I am connected to Israelis, even married to one! How could I attempt to engage in a joint project with Palestinian Jerusalemites and expect to be trusted? I could see the question in her deep brown eyes. She was apologetic, telling me that she is personally interested, she just didn’t know how she or her organization could be involved with the current climate in Jerusalem.
Not again, I groan inwardly, having experienced this in a previous job, and now causing me recurring problems with this current project.
We continue to converse on Facebook for days, speaking about many things, such as non-violent resistance, whether boycotts are justified, gender issues and our faiths. We really like each other and seem to be cultivating a friendship, though one with limits placed on it by outward forces.
This may be a frustrating thing, but I understand it. Or at least I try to as best that someone who has not been the victim of this oppressive system can. The suspicion, the desire to distance oneself from the occupier, however well intentioned they may be -- it all makes sense when I look at the history and repeated failed attempts to reach out and grasp at peace, some of which led to even fewer rights and increased disillusionment.

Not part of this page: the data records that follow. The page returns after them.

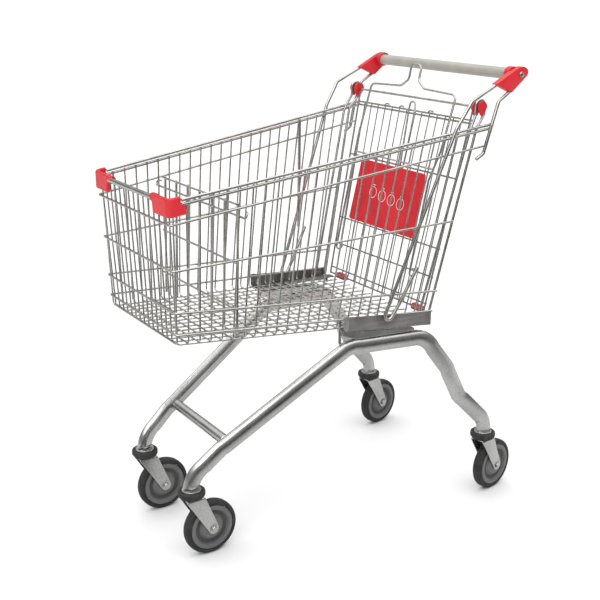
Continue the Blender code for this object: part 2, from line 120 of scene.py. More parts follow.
# Chassis: line of a side tube, wedge on top of it, and tab of the steel angle, as (x, z).
TUBE_LINE = ((0.384, 0.164), (0.384, 0.186), (0.322, 0.238), (0.020, 0.4275),
             (-0.168, 0.4255), (-0.228, 0.345), (-0.265, 0.268), (-0.340, 0.190),
             (-0.340, 0.164))
WEDGE_OUTLINE = ((-0.136, 0.4466), (0.008, 0.4466), (0.040, 0.4580), (0.044, 0.4700),
                 (-0.136, 0.4537))
TAB_OUTLINE = ((0.0500, 0.5085), (0.0370, 0.5078), (0.0370, 0.4800), (0.0430, 0.4745),
               (0.0500, 0.4810))

# Casters: turned outlines as (radius, height above the floor); fork half-width, top, eye radius.
COLLAR_OUTLINE = ((0, 0.1385), (0.0055, 0.1385), (0.0055, 0.1562), (0.0196, 0.1562),
                  (0.0214, 0.1572), (0.0215, 0.1612), (0.0205, 0.1632), (0.0150, 0.1634),
                  (0, 0.1634))
BUMPER_OUTLINE = ((0.0064, 0.1556), (0.0222, 0.1556), (0.0226, 0.1596), (0.0240, 0.1606),
                  (0.0272, 0.1604), (0.0290, 0.1590), (0.0296, 0.1565), (0.0296, 0.1508),
                  (0.0292, 0.1496), (0.0276, 0.1490), (0.0268, 0.1478), (0.0262, 0.1454),
                  (0.0064, 0.1453))
FORK_ARM, FORK_TOP, FORK_EYE = 0.0190, 0.1447, 0.0125

# Wheels: half outlines as (radius, distance from the middle), out from the axle or the rim.
HUB_OUTLINE = ((0.0505, 0.0112), (0.0480, 0.0124), (0.0425, 0.0124), (0.0405, 0.0112),
               (0.0392, 0.0078), (0.0372, 0.0066), (0.0290, 0.0066), (0.0268, 0.0080),
               (0.0240, 0.0124), (0.0225, 0.0134), (0.0090, 0.0134), (0.0070, 0.0128),
               (0.0046, 0.0128))
# Thin darker ring laid in each hub's recess, which is painted shade.
RECESS_SHADE_OUTLINE = ((0.0296, 0.0060), (0.0388, 0.0060), (0.0388, 0.0072), (0.0296, 0.0072))
TREAD_OUTLINE = ((0, 0), (0.0002, 0.0050), (0.0014, 0.0088), (0.0044, 0.0116), (0.0084, 0.0123))


def wall_y(x, z):
    """Distance of a side wall from the middle of the cart."""
    return WALL_Y + FLARE_BACK * (WALL_X - x) + FLARE_UP * (z - WALL_Z)


def line_z(line, x):
    return line[0] + line[1] * (WALL_X - x)


def front_x(z):
    return FRONT_X + FRONT_LEAN * (z - FRONT_Z)


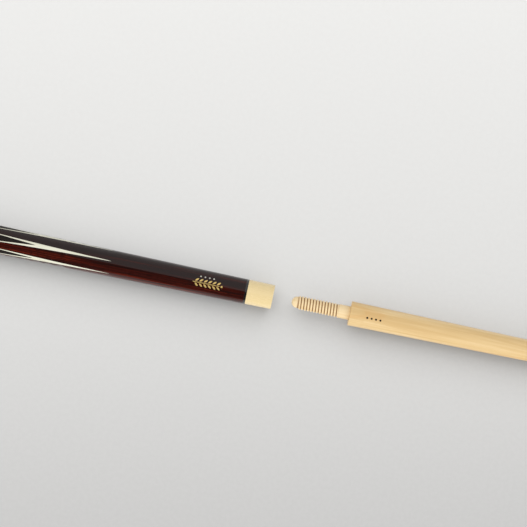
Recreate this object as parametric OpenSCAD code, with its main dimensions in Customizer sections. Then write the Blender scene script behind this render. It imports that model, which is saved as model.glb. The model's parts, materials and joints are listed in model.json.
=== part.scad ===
// A billiard cue in two halves: a butt with six inlaid points and a maple shaft with a wooden screw.
// The cue lies along X with its tip towards +X. The origin is the centre of the bumper's end face.
// Stations in this file count from the butt's joint face, and placed() moves them to the origin.
// The shaft is drawn unscrewed. It stands away from the butt by the turns that bring its row of
// dots into line with the butt's when it is screwed home. Every length is in millimetres.

/* [Cue] */
// Diameter where the two halves meet
joint_d = 21.5; // [20:0.5:23]
// Growth of the butt's diameter for each millimetre away from the joint
butt_taper = 0.015; // [0.013:0.001:0.016]
// Diameter of the cap at the thick end
cap_d = 32; // [31:0.5:34]
// Length of the shaft from its shoulder to the top of its leather tip
shaft_len = 691; // [660:1:720]
// Diameter of the shaft where its faster taper ends
shaft_mid_d = 17.2; // [16:0.1:18]
// Distance from the shoulder to the end of the faster taper
shaft_mid_at = 250; // [200:10:320]
// Diameter of the ferrule and the tip
tip_d = 12; // [11:0.5:13]

/* [Wooden screw] */
// Diameter of the screw over its thread and over its plain shank
pin_d = 12; // [11.5:0.1:12.4]
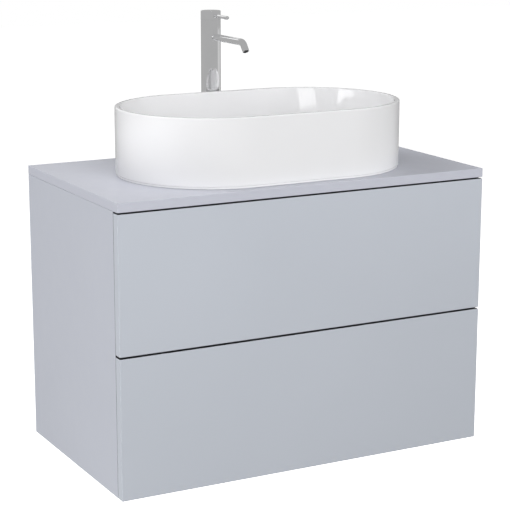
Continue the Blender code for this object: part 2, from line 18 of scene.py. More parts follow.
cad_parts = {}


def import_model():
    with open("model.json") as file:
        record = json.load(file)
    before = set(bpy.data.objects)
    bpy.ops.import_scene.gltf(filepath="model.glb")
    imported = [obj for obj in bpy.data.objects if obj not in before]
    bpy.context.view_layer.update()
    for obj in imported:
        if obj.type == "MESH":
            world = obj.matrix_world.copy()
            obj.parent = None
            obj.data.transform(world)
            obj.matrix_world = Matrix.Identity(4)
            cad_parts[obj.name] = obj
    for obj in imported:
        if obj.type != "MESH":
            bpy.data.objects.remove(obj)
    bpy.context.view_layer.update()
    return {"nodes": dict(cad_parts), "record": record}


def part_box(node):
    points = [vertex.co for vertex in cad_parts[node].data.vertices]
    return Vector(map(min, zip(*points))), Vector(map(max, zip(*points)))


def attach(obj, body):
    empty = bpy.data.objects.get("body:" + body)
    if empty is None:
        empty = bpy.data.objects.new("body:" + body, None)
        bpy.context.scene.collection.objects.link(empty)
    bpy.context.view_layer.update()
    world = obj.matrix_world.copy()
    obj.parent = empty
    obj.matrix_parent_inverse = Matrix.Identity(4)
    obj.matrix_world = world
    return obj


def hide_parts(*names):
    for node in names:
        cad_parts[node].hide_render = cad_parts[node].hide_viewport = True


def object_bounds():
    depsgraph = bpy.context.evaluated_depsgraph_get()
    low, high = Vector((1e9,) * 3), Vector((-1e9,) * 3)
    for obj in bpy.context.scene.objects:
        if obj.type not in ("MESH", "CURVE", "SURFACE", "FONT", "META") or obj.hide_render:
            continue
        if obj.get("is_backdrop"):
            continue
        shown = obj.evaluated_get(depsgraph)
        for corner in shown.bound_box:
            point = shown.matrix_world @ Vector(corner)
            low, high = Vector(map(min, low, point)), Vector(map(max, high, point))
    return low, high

I am left with a few lingering questions:
Can we work together in a way that doesn’t compromise justice, that doesn’t just lay down and surrender to the “status quo?”
How do I encourage cooperation with “the other” while not perpetuating an oppressive system as normal?
How can I be a conduit of hope, pushing others to not just accept things as they are but to believe that there is something better and that we can work together?
Lastly, how can my faith be instrumental in this process? Do I encourage a spiritualized version of normalization-encouraging connections with Palestinians only based on “enlightening” them to accept the current system as godly and view challenging it as ungodly? Or do I instead use my faith to bring hope and change to the people and society around me?
I ask these questions, realizing that the concept of normalization has been misunderstood, both by this woman and by many others; it is an attitude I cannot accept, even while I understand it.
Avoiding one another actually contributes to “normalizing” the status quo. Simply accepting things as they are is true normalization, whether this is done jointly or by remaining separate.
Meeting together for change or empowerment, on the other hand, is inherently working against normalization by challenging the status quo.
We must find the courage and hope within ourselves to not give in to the prevalent attitudes of separation or occupation. Anything less results in us all losing. It always has and always will.